The whole Sambro Loop cost vs. revenue conundrum is created by the way transit taxes are applied. In the local transit area rate, my taxes are attached directly to my access to service, thereby creating the impression that I am buying that service. Local transit area rates read more like fees for service than taxes.
If all of our transit taxes were funded by something like our regional transportation tax, then tying individual route costs to tax revenue would no longer be possible. Then, we would be funding a major piece of public infrastructure, acknowledging that its benefits go beyond the ability to walk a kilometre to a bus stop.
“The benefit of the bus service is not just the fact that you can ride on it,” says Bruce Fisher, “it’s that there’s less congestion on the road and there are environmental benefits… We don’t need to build bigger roads if people are taking buses.”

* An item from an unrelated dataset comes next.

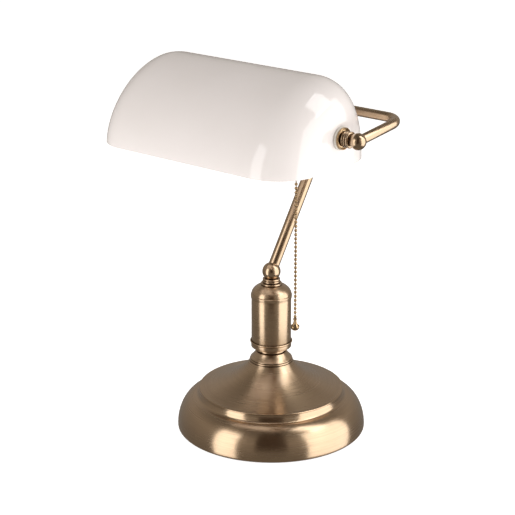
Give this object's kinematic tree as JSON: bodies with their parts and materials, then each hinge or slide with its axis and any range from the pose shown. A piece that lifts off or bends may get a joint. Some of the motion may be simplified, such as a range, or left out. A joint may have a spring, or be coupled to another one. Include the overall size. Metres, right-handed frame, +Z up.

The collective benefits to the municipality are hard to ignore. Besides saving on road infrastructure costs (which are not subject to any user fees in Halifax) there’s the strong argument that transit is a public service because it helps us collectively reduce our impact on our environment.
For some of us, public transit means access to a bus. For others, it means less traffic on our drive to the city. For all of us, it means reduced greenhouse gases.
Why tax it like a service for some, when it’s a necessary reality of the world we live in?